**Prompt**
Identify the lines that contain the string "root", then copy each of them.

**Raw data**

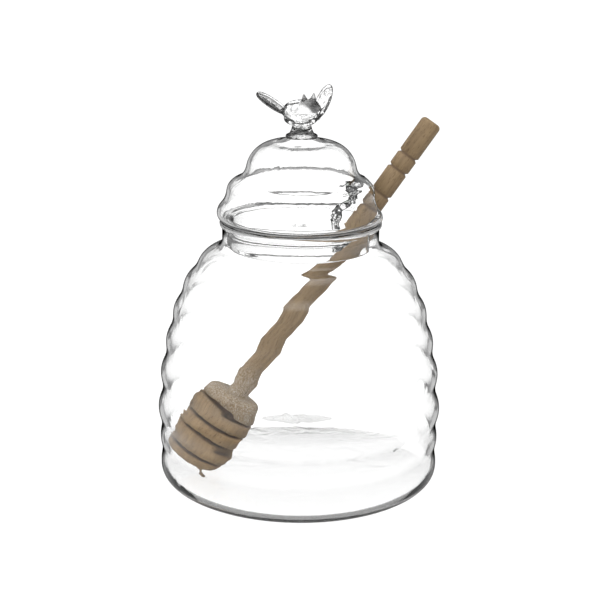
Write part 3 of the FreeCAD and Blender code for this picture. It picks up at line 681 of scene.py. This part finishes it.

---

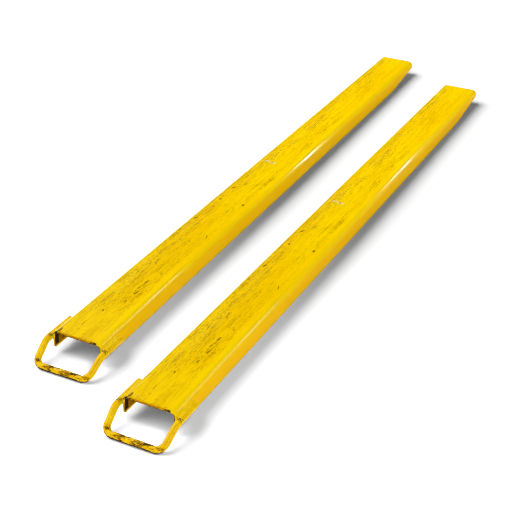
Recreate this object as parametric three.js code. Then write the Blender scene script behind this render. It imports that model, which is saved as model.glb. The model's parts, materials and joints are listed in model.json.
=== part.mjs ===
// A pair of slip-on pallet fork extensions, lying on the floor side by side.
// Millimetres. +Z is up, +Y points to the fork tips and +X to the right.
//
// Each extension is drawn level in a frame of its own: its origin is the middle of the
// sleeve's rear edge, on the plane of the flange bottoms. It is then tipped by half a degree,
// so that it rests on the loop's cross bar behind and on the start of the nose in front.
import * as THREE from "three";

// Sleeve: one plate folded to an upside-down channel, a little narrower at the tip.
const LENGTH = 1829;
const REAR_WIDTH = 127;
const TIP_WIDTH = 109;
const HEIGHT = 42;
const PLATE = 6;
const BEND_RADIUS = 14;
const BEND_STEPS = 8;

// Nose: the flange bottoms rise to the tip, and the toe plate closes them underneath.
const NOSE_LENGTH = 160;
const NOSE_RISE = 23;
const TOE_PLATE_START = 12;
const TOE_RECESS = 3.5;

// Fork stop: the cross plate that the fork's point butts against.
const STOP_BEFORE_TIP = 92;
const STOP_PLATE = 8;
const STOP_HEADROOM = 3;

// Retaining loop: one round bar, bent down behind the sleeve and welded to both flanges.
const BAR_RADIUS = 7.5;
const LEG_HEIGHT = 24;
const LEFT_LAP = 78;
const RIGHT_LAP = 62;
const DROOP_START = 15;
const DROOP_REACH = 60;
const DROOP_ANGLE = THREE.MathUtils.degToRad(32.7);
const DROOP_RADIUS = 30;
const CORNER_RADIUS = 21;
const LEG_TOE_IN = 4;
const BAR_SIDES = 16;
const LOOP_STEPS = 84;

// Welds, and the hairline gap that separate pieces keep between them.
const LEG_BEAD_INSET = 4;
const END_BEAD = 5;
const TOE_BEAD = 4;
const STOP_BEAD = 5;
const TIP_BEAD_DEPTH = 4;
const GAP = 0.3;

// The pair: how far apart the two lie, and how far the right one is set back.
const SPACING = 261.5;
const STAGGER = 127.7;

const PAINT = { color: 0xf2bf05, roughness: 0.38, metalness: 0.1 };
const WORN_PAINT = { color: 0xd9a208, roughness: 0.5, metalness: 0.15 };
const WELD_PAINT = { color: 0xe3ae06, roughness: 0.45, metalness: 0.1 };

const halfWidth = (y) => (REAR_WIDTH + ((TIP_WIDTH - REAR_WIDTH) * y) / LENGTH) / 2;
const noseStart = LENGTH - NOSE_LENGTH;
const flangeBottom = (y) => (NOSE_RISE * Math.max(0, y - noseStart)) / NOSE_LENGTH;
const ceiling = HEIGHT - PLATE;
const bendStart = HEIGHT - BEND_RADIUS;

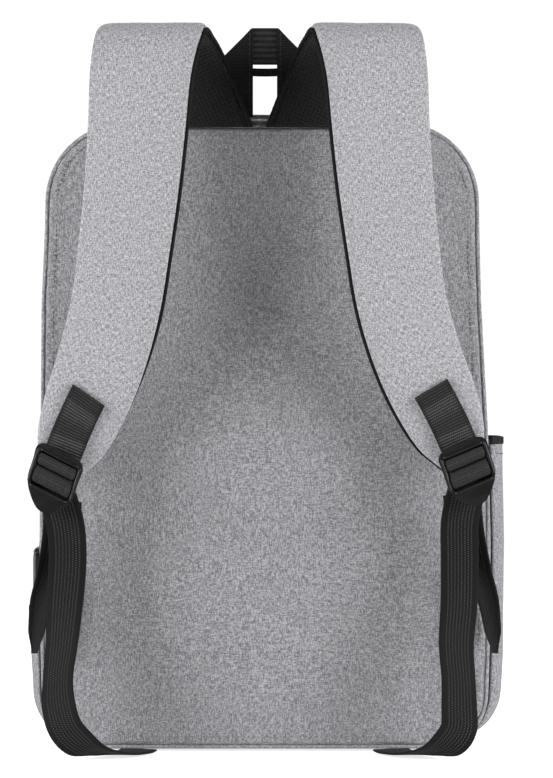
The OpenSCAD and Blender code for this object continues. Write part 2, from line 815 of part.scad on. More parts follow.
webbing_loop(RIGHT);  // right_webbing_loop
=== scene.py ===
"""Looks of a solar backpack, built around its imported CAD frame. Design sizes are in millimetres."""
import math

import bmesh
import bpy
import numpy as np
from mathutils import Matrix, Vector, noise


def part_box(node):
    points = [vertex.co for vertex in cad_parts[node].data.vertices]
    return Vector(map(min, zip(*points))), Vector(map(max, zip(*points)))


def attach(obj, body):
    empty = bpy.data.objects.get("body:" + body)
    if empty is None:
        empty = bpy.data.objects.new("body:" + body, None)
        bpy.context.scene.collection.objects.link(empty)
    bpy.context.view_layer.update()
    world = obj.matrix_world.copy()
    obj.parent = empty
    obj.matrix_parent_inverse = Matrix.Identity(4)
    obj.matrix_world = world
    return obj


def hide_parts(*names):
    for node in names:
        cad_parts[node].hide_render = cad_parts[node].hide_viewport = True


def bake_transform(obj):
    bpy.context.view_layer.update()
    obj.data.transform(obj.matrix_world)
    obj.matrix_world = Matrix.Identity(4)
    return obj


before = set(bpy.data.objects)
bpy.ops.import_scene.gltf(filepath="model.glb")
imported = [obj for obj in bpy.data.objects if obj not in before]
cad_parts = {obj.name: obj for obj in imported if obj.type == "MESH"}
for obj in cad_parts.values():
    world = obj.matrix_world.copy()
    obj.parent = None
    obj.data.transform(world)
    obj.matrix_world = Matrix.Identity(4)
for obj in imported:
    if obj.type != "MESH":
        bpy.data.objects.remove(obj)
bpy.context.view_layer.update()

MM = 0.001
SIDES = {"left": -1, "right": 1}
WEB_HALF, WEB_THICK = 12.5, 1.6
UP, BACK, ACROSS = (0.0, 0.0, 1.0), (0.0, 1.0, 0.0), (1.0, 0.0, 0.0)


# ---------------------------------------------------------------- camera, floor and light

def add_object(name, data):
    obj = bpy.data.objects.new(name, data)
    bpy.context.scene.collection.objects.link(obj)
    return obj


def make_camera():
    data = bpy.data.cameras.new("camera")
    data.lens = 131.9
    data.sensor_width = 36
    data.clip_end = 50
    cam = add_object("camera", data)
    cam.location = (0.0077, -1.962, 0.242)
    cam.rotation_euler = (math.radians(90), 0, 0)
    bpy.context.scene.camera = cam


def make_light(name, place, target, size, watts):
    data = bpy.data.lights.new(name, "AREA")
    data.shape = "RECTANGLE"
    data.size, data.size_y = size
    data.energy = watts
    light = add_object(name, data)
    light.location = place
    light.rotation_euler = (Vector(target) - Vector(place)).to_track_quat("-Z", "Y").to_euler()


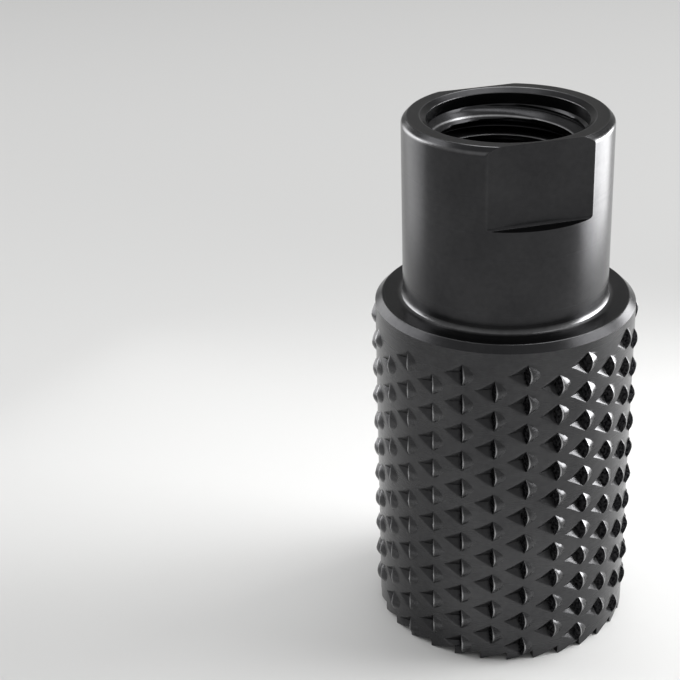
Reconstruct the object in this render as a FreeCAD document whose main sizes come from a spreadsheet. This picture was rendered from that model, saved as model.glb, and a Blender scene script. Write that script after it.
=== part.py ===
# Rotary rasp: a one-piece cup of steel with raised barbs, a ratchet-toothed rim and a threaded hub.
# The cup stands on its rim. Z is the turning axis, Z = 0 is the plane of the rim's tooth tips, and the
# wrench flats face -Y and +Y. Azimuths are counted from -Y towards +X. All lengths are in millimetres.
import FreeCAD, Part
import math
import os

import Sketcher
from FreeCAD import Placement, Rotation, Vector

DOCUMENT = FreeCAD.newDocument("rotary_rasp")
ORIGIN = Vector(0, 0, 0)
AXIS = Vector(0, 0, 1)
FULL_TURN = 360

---

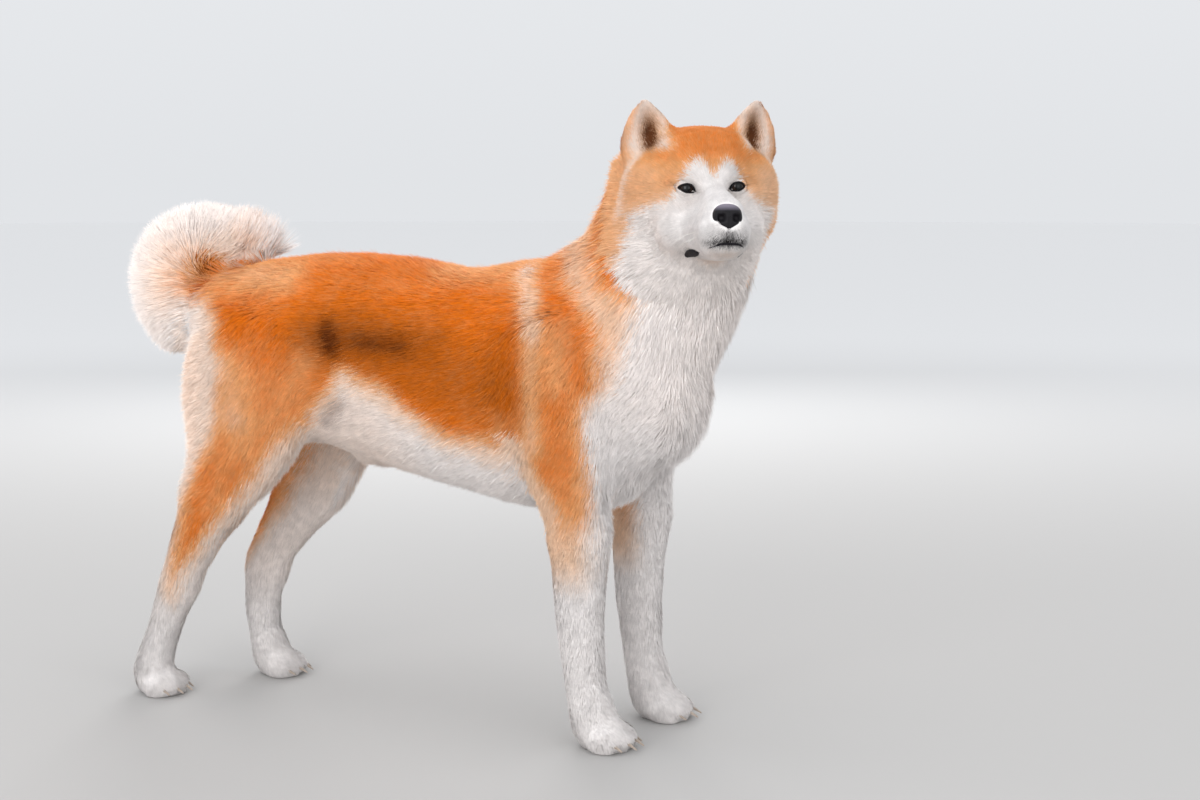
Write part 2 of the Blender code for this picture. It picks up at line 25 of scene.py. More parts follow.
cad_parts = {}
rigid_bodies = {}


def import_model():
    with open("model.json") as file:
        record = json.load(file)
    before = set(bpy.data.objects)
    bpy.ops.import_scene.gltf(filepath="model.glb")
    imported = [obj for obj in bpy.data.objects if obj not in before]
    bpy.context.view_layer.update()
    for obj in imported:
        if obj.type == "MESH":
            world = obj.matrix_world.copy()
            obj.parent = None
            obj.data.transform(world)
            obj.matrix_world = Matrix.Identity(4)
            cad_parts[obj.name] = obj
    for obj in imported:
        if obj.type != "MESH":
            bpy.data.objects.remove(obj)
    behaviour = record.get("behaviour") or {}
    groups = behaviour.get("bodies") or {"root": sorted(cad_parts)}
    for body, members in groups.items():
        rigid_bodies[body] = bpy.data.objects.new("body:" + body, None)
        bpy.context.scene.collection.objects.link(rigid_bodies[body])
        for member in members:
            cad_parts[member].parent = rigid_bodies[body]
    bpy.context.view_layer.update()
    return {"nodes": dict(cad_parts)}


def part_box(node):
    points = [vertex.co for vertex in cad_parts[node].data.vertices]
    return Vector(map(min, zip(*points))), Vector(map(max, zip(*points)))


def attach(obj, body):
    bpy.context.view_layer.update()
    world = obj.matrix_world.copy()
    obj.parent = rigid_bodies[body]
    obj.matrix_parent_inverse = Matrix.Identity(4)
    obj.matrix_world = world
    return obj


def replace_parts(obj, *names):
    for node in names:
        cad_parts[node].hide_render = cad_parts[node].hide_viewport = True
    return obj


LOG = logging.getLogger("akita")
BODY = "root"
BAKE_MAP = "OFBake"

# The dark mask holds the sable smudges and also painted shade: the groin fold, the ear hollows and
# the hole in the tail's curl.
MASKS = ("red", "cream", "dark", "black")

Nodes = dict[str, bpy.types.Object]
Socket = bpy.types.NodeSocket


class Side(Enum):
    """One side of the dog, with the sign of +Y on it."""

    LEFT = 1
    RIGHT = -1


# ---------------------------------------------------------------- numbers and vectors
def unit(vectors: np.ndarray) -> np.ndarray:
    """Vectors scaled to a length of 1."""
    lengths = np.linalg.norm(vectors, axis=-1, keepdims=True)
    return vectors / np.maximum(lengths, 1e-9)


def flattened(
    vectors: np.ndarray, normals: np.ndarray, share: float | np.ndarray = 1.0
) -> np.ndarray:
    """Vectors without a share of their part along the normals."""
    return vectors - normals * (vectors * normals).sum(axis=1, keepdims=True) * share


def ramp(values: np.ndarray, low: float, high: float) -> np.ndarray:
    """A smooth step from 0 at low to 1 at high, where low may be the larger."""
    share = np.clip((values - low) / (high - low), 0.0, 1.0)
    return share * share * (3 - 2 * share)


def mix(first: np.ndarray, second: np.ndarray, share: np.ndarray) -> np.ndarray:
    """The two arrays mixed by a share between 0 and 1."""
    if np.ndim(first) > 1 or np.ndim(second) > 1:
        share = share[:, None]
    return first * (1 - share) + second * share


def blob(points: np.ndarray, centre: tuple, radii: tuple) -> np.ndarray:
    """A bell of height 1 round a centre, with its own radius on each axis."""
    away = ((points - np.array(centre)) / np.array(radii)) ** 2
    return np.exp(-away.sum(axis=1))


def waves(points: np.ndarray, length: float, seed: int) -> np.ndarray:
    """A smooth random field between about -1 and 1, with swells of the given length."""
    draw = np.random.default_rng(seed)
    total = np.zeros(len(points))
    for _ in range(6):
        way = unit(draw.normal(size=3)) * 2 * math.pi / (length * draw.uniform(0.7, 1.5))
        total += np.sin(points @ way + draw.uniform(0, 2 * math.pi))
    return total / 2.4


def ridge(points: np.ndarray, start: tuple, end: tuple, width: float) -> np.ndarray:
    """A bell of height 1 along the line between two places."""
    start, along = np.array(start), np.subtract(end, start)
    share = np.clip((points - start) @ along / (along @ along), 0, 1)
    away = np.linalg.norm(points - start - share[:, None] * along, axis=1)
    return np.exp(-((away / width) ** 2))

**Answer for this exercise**
    groups = behaviour.get("bodies") or {"root": sorted(cad_parts)}
BODY = "root"